In the opening pages of her book, Field of Compassion, Judy Cannato recounts an incident that happened a number of years ago on a beach in Cape Cod.  Nate Spears, a landscaper, was inspecting a pier when he noticed a 10-foot pilot whale headed toward the shore, and close behind, a second and third whale.  He realized they were going to beach themselves.  He waded into the water and approached the first whale.  The whale’s body had several lacerations due to thrashing against the sand.  Nate instinctively placed his two hands on the whale and held them there. Gradually, the whale stopped thrashing and became still.  Nate then realized that this was his first encounter with a whale and surely the first time a whale encountered a human being.  Each was operating on instinct, yet trusting the other.  Nate slowly turned this whale around and in the same manner, the other two, heading them back out to the sea.  This encounter between Nate and these whales changed the direction for what was about to happen; his compassion met the whale’s receptivity and life was saved.   


That story spoke volumes to me and led me to that famous Cursillo saying, “Make a friend, be a friend, and bring that friend to Christ.”  Can you imagine what might have happened if Nate had approached the whales, yelling, waving his arms or even trying to push those enormous creatures away from the shore?  It’s easy to imagine what would have happened if Nate had stood by watching the inevitable happen with curiosity or mere sympathy rather than compassion.  How did Nate know what to do?  A mixture of instinct and compassion; gifts that are part of being human.  

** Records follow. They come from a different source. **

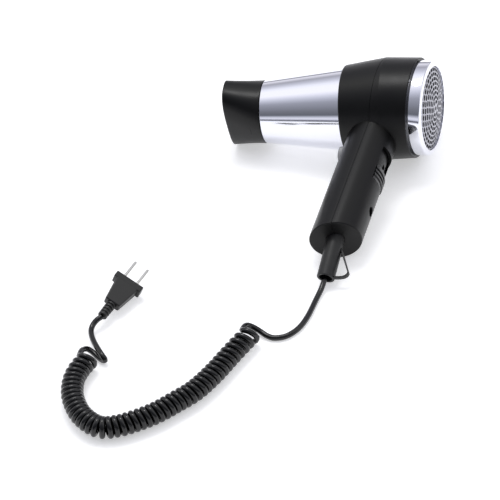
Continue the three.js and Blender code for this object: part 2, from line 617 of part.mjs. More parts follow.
// The plug points along its own +X and is wide along its own Y.
const plug = new THREE.Group();
plug.position.set(-128, -124.9, 11.6);
plug.rotation.set(
  THREE.MathUtils.degToRad(27), THREE.MathUtils.degToRad(-3), THREE.MathUtils.degToRad(71.4), "ZYX",
);
root.add(plug);
const FLANGE_WIDTH = 24;
const FLANGE_LENGTH = 5.5;
const PLUG_THICKNESS = 9;
const BODY_END = -26.8;
const taper = new THREE.Shape();
taper.moveTo(-FLANGE_LENGTH, -9.65);
taper.lineTo(-FLANGE_LENGTH, 9.65);
taper.lineTo(BODY_END, 6.4);
taper.lineTo(BODY_END, -6.4);
taper.closePath();
addMesh(plug, "plug_body", join(
  block(FLANGE_LENGTH, FLANGE_WIDTH, PLUG_THICKNESS, -FLANGE_LENGTH / 2, 0, 0),
  new THREE.ExtrudeGeometry(taper, { depth: PLUG_THICKNESS, bevelEnabled: false })
    .translate(0, 0, -PLUG_THICKNESS / 2),
), blackPlastic);
const BOOT_LENGTH = 13.6;
const bootRings = [1, 2, 3].flatMap((i) => {
  const x = BODY_END - GAP - i * 3.4;
  return [[x + 1.4, 3.9], [x + 1.2, 3.1], [x + 0.2, 3.1], [x, 3.9]];
});
addMesh(plug, "plug_boot", turned([
  [BODY_END - GAP, 0], [BODY_END - GAP, 3.9], ...bootRings,
  [BODY_END - GAP - BOOT_LENGTH, 3.9], [BODY_END - GAP - BOOT_LENGTH, 0],
], 12), blackRubber);
const PIN_SPACING = 11.2;
for (const [name, side] of [["plug_pin_1", -1], ["plug_pin_2", 1]]) {
  const pin = turned([[GAP, 0], [GAP, 1.15], [18, 1.15], [18.9, 0.6], [18.9, 0]], 16);
  addMesh(plug, name, pin.translate(0, (side * PIN_SPACING) / 2, 0), steel);
}

export default root;
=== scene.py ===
import json
import math

import bmesh
import bpy
from mathutils import Matrix, Vector


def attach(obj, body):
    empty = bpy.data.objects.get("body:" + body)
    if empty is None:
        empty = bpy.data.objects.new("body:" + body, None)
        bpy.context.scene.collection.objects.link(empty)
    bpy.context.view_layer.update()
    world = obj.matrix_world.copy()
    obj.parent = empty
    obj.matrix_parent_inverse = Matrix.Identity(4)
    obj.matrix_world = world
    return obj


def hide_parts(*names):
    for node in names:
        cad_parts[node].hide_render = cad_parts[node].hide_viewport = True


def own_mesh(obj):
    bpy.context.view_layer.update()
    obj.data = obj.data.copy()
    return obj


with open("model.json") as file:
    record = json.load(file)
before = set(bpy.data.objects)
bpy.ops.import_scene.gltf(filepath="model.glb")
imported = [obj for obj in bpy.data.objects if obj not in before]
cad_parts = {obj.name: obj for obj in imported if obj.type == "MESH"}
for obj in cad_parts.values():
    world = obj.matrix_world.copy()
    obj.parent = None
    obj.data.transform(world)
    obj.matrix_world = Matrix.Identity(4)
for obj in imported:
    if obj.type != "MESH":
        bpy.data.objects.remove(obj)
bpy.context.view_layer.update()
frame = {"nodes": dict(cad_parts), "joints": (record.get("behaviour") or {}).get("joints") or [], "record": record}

# ---- Camera ----------------------------------------------------------------------------------
# A long lens, looking down at the table from the front and a little from the right.
camera = bpy.data.objects.new("camera", bpy.data.cameras.new("camera"))
bpy.context.scene.collection.objects.link(camera)
camera.data.lens = 194.42
camera.data.sensor_width = 36
camera.data.clip_start = 0.1
camera.location = (0.3953, -1.6380, 1.3311)
azimuth, elevation, roll = (math.radians(a) for a in (15.68, 39.21, -7.55))
camera.rotation_euler = (
    Matrix.Rotation(azimuth, 3, "Z")
    @ Matrix.Rotation(math.pi / 2 - elevation, 3, "X")
    @ Matrix.Rotation(roll, 3, "Z")
).to_euler()
bpy.context.scene.camera = camera

# ---- Mains lead ------------------------------------------------------------------------------
# Round two-core flex with a black PVC sheath: a short straight stretch out of the handle's sleeve,
# a long stretch wound hot on a mandrel so that it springs back, and a tail into the plug.
CORD_RADIUS = 0.0022
CORD_SPACING = 0.0015
COIL_MEAN_RADIUS = 0.0064
COIL_TURNS = 47
COIL_AXIS_HEIGHT = 0.0091
AXIS_SPACING = 0.0005
POINTS_PER_TURN = 20
LEAD_ROUTE = [
    (0.0239, -0.0870, 0.0149), (0.0228, -0.0970, 0.0110), (0.0206, -0.1062, 0.0063),
    (0.0192, -0.1135, 0.0037), (0.0168, -0.1257, 0.0023), (0.0139, -0.1443, 0.0023),
    (0.0093, -0.1583, 0.0023), (0.0019, -0.1674, 0.0023), (-0.0066, -0.1703, 0.0023),
    (-0.0127, -0.1686, 0.0025), (-0.0180, -0.1656, 0.0036), (-0.0236, -0.1640, 0.0062),
    (-0.0276, -0.1653, 0.0092), (-0.0291, -0.1694, 0.0115),
]
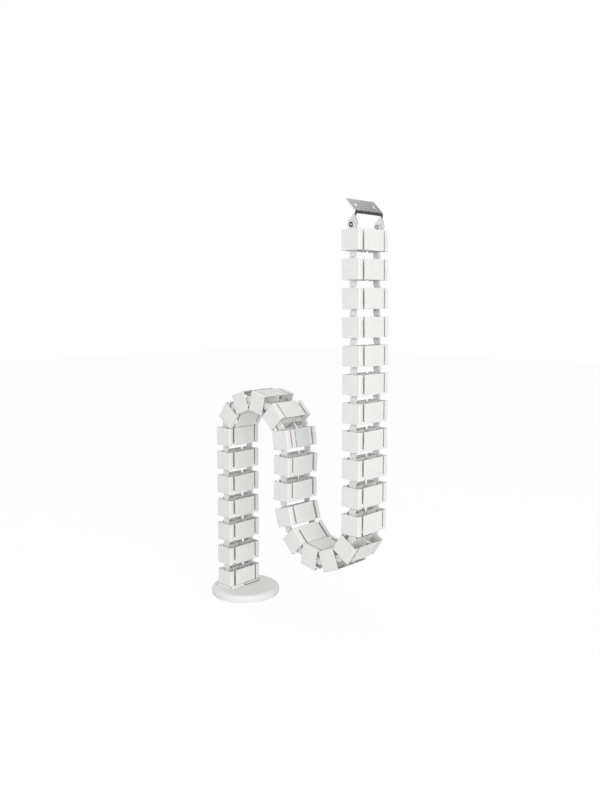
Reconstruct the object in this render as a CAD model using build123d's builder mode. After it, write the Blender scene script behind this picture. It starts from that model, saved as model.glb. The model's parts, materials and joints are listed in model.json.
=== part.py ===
from build123d import *
import os
from math import cos, radians, sin

# A desk cable spine: thirty plastic links hinged in a chain, from a round weighted
# foot on the floor to a folded steel bracket that screws under the desk. Every link
# bends both ways on its neighbour, and the chain lies here in an S of two bends.
# The origin is the middle of the foot's underside. X is the hinge axis, the chain
# bends in the YZ plane, and it rises from the foot and then runs toward -Y.

# One link: a ring that is open above and below, with the cable chambers in it
pitch = 44.0
link_width = 72.5
link_depth = 35.3
link_height = 32.0
link_wall = 1.5
corner_chamfer = 1.2
web_thickness = 1.0
divider_thickness = 2.4
strut_thickness = 1.2
strut_spread = 9.0
wide_slot = 4.6
narrow_slot = 3.0
slot_inset = 10.6

# The hinge between two links: pegs on the lower ears turn in the eyes of the upper ears.
# Both are six-sided to keep a chain of thirty light in faces: the peg's corners turn
# inside the flats of the eye.
ear_thickness = 2.2
ear_inset = 3.4
ear_root = 11.0
ear_tip_clearance = 0.4
ear_gap = 0.4
peg_radius = 3.6
peg_clearance = 0.06
peg_sides = 6

# The link that carries a bare marker plate beside a slot in two halves
marked_index = 12
marker_width = 32.0
marker_height = 28.6
marker_thickness = 0.8
marker_offset = 2.8
marker_clearance = 0.15
tag_slot_width = 2.8
tag_bridge = 2.5

# The weighted foot: a cover over a steel weight, with a pad under both
foot_radius = 62.0
foot_edge_radius = 4.5
foot_edge_steps = 2
foot_rim = 2.4
foot_top_wall = 2.0
foot_lift = 0.6
foot_facets = 36
pad_thickness = 1.2
weight_clearance = 0.4
stem_offset = 18.0

# The insert in the foot's top, which holds the first link, with a low ledge before the link
insert_width = 80.0
insert_depth = 45.0
insert_shift = -2.5
insert_corner = 6.0
insert_seam = 0.4
ledge_width = 36.0
ledge_depth = 3.2
ledge_height = 1.0
ledge_offset = 15.0
ledge_gap = 0.3

# The bracket of folded sheet, in a frame of its own at the last hinge
bracket_sheet = 1.5
bracket_tilt = 45.0
plate_width = 68.4
plate_depth = 26.9
plate_front = 8.9
plate_top = 20.6
plate_corner = 3.0
lip_height = 6.0
screw_spacing = 44.0
screw_slot_width = 4.8
screw_slot_length = 7.5
screw_from_back = 13.7
arm_gap = 0.4
pin_head_radius = 4.8
pin_head_thickness = 1.0

# The bend at each hinge at rest, from the one above the first link to the last link's
bends = [0] * 6 + [35, 35, 33, 32, 36, 11, -2, -16, -28, -36, -31, -36, -33]
bends += [0] * 5 + [-1] + [0] * 4

# Sizes that follow from these
half_gap = (pitch - link_height) / 2
ear_radius = half_gap - ear_tip_clearance
eye_radius = peg_radius + peg_clearance
upper_ear_out = link_width / 2 - link_wall - ear_inset
upper_ear_in = upper_ear_out - ear_thickness
lower_ear_out = upper_ear_in - ear_gap
lower_ear_in = lower_ear_out - ear_thickness
inner_depth = link_depth - 2 * link_wall
foot_height = pad_thickness + 2 * half_gap
weight_top = foot_height - foot_top_wall
weight_radius = foot_radius - foot_rim - weight_clearance
arm_in = upper_ear_out + arm_gap
arm_out = arm_in + bracket_sheet

os.makedirs("parts", exist_ok=True)


def ear_outline(root):
    """The corners of an ear about its hinge at the origin: a root at the given height and a
    far end in three flats inside the circle of the ear's radius."""
    up = -1 if root > 0 else 1
    tip = [
        (ear_radius * cos(radians(turn)), up * ear_radius * sin(radians(turn)))
        for turn in (0, 60, 120, 180)
    ]
    return [(-ear_radius, root), (ear_radius, root), *tip]


# The link in its own frame, with Y along its depth and Z along the chain
with BuildPart() as link:
    with BuildSketch(Plane.XY.offset(-link_height / 2)):
        Rectangle(link_width, link_depth)
        chamfer(vertices(), corner_chamfer)
        Rectangle(link_width - 2 * link_wall, inner_depth, mode=Mode.SUBTRACT)
        Rectangle(link_width - link_wall, web_thickness)
        with Locations((0, link_wall / 4)):
            Rectangle(
                divider_thickness, (link_depth - link_wall) / 2, align=(Align.CENTER, Align.MIN)
            )
        for side in (-1, 1):
            with BuildLine():
                Polyline(
                    (side * strut_thickness / 2, 0),
                    (side * (strut_spread + strut_thickness / 2), -inner_depth / 2),
                    (side * (strut_spread - strut_thickness / 2), -inner_depth / 2),
                    (-side * strut_thickness / 2, 0),
                    close=True,
                )
            make_face()
        for side, face in ((-1, -1), (-1, 1), (1, -1), (1, 1)):
            with Locations((side * (link_width / 2 - slot_inset), face * (link_depth - link_wall) / 2)):
                Rectangle(
                    wide_slot if side == face else narrow_slot, 2 * link_wall, mode=Mode.SUBTRACT
                )
    extrude(amount=link_height)
    for side in (-1, 1):
        # The upper ear, set in from the side wall, with its eye
        with BuildSketch(Plane((side * upper_ear_in, 0, pitch / 2), (0, 1, 0), (1, 0, 0))):
            with BuildLine():
                Polyline(*ear_outline(-half_gap - ear_root), close=True)
            make_face()
            RegularPolygon(eye_radius, peg_sides, major_radius=False, mode=Mode.SUBTRACT)
        extrude(amount=side * ear_thickness)
        # The lower ear, one running gap further in, with its peg
        with BuildSketch(Plane((side * lower_ear_in, 0, -pitch / 2), (0, 1, 0), (1, 0, 0))):
            with BuildLine():
                Polyline(*ear_outline(half_gap + ear_root), close=True)
            make_face()
        extrude(amount=side * ear_thickness)
        with BuildSketch(Plane((side * lower_ear_out, 0, -pitch / 2), (0, 1, 0), (1, 0, 0))):
            RegularPolygon(peg_radius, peg_sides)
        extrude(amount=side * (ear_gap + ear_thickness))

# The marked link: the same, with a sunk field for the plate and a slot in two halves
field_width = marker_width + 2 * marker_clearance
tag_slot_x = marker_offset - field_width / 2 - tag_slot_width / 2
half_slot = (link_height - tag_bridge) / 2
with BuildPart() as link_with_field:
    add(link.part)
    front = Plane((0, link_depth / 2, 0), x_dir=(1, 0, 0), z_dir=(0, 1, 0))
    with BuildSketch(front):
        with Locations((marker_offset, 0)):
            Rectangle(field_width, marker_height + 2 * marker_clearance)
    extrude(amount=-marker_thickness, mode=Mode.SUBTRACT)
    with BuildSketch(front):
        for side in (-1, 1):
            with Locations((tag_slot_x, side * (tag_bridge + half_slot) / 2)):
                Rectangle(tag_slot_width, half_slot)
    extrude(amount=-link_wall, mode=Mode.SUBTRACT)

with BuildPart() as plate_in_field:
    with BuildSketch(Plane(front.origin - front.z_dir * marker_thickness, (1, 0, 0), (0, 1, 0))):
        with Locations((marker_offset, 0)):
            Rectangle(marker_width, marker_height)
    extrude(amount=marker_thickness)

# The frame of each link in the bent chain, and the hinge where the chain ends
link_frames = []
hinge = Vector(0, stem_offset, foot_height - half_gap)
tilt = 0
for bend in [0] + bends:
    tilt += bend
    along = Vector(0, -sin(radians(tilt)), cos(radians(tilt)))
    link_frames.append(Plane(hinge + along * pitch / 2, x_dir=(1, 0, 0), z_dir=along))
    hinge += along * pitch

for number, link_frame in enumerate(link_frames, start=1):
    with BuildPart(link_frame) as chain_link:
        add(link_with_field.part if number == marked_index else link.part)
    chain_link.part.label = f"link_{number:02d}"
    export_step(chain_link.part, f"parts/link_{number:02d}.step")

with BuildPart(link_frames[marked_index - 1]) as marker_plate:
    add(plate_in_field.part)
marker_plate.part.label = "marker_plate"
export_step(marker_plate.part, "parts/marker_plate.step")

# The insert: a flush plate, with a lug and a window on each side for the first link's ears
stem = Plane((0, stem_offset, 0))
with BuildPart() as foot_insert:
    with BuildSketch(stem.offset(weight_top)):
        with Locations((0, insert_shift)):
            RectangleRounded(insert_width, insert_depth, insert_corner)
        for side in (-1, 1):
            with Locations((side * (lower_ear_in + lower_ear_out) / 2, 0)):
                Rectangle(
                    ear_thickness + 2 * ear_gap, 2 * (ear_radius + ear_gap), mode=Mode.SUBTRACT
                )
    extrude(amount=foot_top_wall)
    with BuildSketch(stem.offset(foot_height)):
        with Locations((ledge_offset, -link_depth / 2 - ledge_gap)):
            Rectangle(ledge_width, ledge_depth, align=(Align.CENTER, Align.MAX))
    extrude(amount=ledge_height)
    for side in (-1, 1):
        lug_origin = (side * upper_ear_in, stem_offset, foot_height - half_gap)
        with BuildSketch(Plane(lug_origin, (0, 1, 0), (1, 0, 0))):
            with BuildLine():
                Polyline(*ear_outline(half_gap), close=True)
            make_face()
            RegularPolygon(eye_radius, peg_sides, major_radius=False, mode=Mode.SUBTRACT)
        extrude(amount=side * ear_thickness)
foot_insert.part.label = "foot_insert"
export_step(foot_insert.part, "parts/foot_insert.step")

# The foot's cover: its rounded edge runs in steps round the arc
edge_arc = [
    (
        foot_radius - foot_edge_radius * (1 - cos(radians(90 * step / foot_edge_steps))),
        foot_height - foot_edge_radius * (1 - sin(radians(90 * step / foot_edge_steps))),
    )
    for step in range(foot_edge_steps + 1)
]
with BuildPart() as foot_cover:
    with BuildSketch(Plane.XZ):
        with BuildLine():
            Polyline((0, foot_lift), (foot_radius, foot_lift), *edge_arc, (0, foot_height), close=True)
        make_face()
    revolve(axis=Axis.Z)
    with BuildSketch(Plane.XY):
        RegularPolygon(foot_radius - foot_rim, foot_facets)
    extrude(amount=weight_top, mode=Mode.SUBTRACT)
    with BuildSketch(stem.offset(weight_top)):
        with Locations((0, insert_shift)):
            RectangleRounded(
                insert_width + 2 * insert_seam, insert_depth + 2 * insert_seam,
                insert_corner + insert_seam,
            )
    extrude(amount=foot_top_wall, mode=Mode.SUBTRACT)
foot_cover.part.label = "foot_cover"
export_step(foot_cover.part, "parts/foot_cover.step")

# The steel weight, with a pocket on each side for the ears and lugs
with BuildPart() as foot_weight:
    with BuildSketch(Plane.XY.offset(pad_thickness)):
        RegularPolygon(weight_radius, foot_facets)
        for side in (-1, 1):
            with Locations((side * (lower_ear_in + upper_ear_out) / 2, stem_offset)):
                Rectangle(
                    upper_ear_out - lower_ear_in + 2 * ear_gap,
                    2 * (ear_radius + ear_gap),
                    mode=Mode.SUBTRACT,
                )
    extrude(amount=weight_top - pad_thickness)
foot_weight.part.label = "foot_weight"
export_step(foot_weight.part, "parts/foot_weight.step")

with BuildPart() as foot_pad:
    with BuildSketch(Plane.XY):
        RegularPolygon(weight_radius, foot_facets)
    extrude(amount=pad_thickness)
foot_pad.part.label = "foot_pad"
export_step(foot_pad.part, "parts/foot_pad.step")

# The bracket: a screw plate, a lip folded down from its front, and an arm on each side
with BuildPart() as folded_sheet:
    with BuildSketch(Plane.XY.offset(plate_top - bracket_sheet)):
        with Locations((0, plate_front)):
            Rectangle(plate_width, plate_depth, align=(Align.CENTER, Align.MIN))
        chamfer(vertices().group_by(Axis.Y)[-1], plate_corner)
        slot_y = plate_front + plate_depth - screw_from_back
        for side in (-1, 1):
            with Locations((side * screw_spacing / 2, slot_y)):
                SlotOverall(screw_slot_length, screw_slot_width, rotation=90, mode=Mode.SUBTRACT)
    extrude(amount=bracket_sheet)
    with BuildSketch(Plane.XY.offset(plate_top - lip_height)):
        with Locations((0, plate_front)):
            Rectangle(2 * arm_out, bracket_sheet, align=(Align.CENTER, Align.MIN))
    extrude(amount=lip_height)
    for side in (-1, 1):
        with BuildSketch(Plane.YZ.offset(side * arm_in)):
            Circle(ear_radius)
            with Locations((plate_front + bracket_sheet / 2, plate_top - lip_height / 2)):
                Rectangle(bracket_sheet, lip_height)
            make_hull()
            RegularPolygon(eye_radius, peg_sides, major_radius=False, mode=Mode.SUBTRACT)
        extrude(amount=side * bracket_sheet)

bracket_along = Vector(0, -sin(radians(bracket_tilt)), cos(radians(bracket_tilt)))
bracket_frame = Plane(hinge, x_dir=(1, 0, 0), z_dir=bracket_along)
with BuildPart(bracket_frame) as bracket:
    add(folded_sheet.part)
bracket.part.label = "bracket"
export_step(bracket.part, "parts/bracket.step")

# The bracket's pins: headed outside the arms, through the last link's upper eyes
for side, name in ((-1, "left"), (1, "right")):
    with BuildPart() as bracket_pin:
        with BuildSketch(Plane(hinge + Vector(side * arm_out, 0, 0), (0, 1, 0), (1, 0, 0))):
            Circle(pin_head_radius)
        extrude(amount=side * pin_head_thickness)
        with BuildSketch(Plane(hinge + Vector(side * arm_out, 0, 0), (0, 1, 0), (1, 0, 0))):
            RegularPolygon(peg_radius, peg_sides, rotation=bracket_tilt)
        extrude(amount=side * (upper_ear_in - arm_out))
    bracket_pin.part.label = f"bracket_pin_{name}"
    export_step(bracket_pin.part, f"parts/bracket_pin_{name}.step")
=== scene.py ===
import json

import bmesh
import bpy
import numpy as np
from mathutils import Matrix, Vector
from mathutils.geometry import tessellate_polygon


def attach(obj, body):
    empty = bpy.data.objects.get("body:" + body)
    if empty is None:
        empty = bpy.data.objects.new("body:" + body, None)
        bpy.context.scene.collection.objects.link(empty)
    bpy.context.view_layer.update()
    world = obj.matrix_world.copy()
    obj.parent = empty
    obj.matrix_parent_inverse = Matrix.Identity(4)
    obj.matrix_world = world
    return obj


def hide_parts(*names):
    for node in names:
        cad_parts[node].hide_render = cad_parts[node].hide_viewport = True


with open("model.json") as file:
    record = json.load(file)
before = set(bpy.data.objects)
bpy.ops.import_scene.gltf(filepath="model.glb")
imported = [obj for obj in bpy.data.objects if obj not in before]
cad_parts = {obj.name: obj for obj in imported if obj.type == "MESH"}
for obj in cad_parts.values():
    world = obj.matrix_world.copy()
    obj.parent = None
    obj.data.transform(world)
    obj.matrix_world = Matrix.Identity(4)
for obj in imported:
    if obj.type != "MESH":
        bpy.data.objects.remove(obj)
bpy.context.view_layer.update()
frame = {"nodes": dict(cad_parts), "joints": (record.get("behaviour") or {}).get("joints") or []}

MM = 0.001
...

Yet some of us still find ourselves hesitating in the face of a situation that needs to be changed, a loved one who is making poor choices and/or a person in need of our support or friendship.  “It’s none of my business.”  “I don’t want to come across as self-righteous.”  ”He/she may never talk to me again.” “I don’t know how to start the conversation.”     


Compassion is a divinely given trait that we share, to some degree, with all living creatures.  Yes, plants, animals and people are capable of both giving and receiving compassion.  We are touched and healed when others show compassion to us and we feel a bit more whole and human when we extend compassion to others.  The Latin words are com passio and they mean “to suffer with,” or “to feel deeply with.”  That’s a clue to beginning an encounter with someone: whether they are consciously suffering or heading in a selfdestructive direction.  Yelling, scolding, shaming, or applying guilt will not work; these only cause (the whale) to be more disoriented, to resist or to launch forward out of fear, confusion or anger.  


Making a friend is natural, instinctual.  With a heart of compassion and kindness we reach out to another because we know that being human can be very difficult at times and everyone (including ourselves!) can get discouraged and misdirected.  Being a friend means being a steadying presence in another’s life at least until they can get reoriented and reassured of their belovedness. Then maybe, by the grace of God, such a friendship may become mutual – but that’s a perk that doesn’t always happen. Bringing that friend to Christ means, at the deepest level, to the freedom, joy, peace, light and love that Christ wants all of us to have.   


 At times we are Nate and at other times we are that (almost beached) whale. Let’s hold hands through these turbulent times, giving and receiving the compassion that will save us all!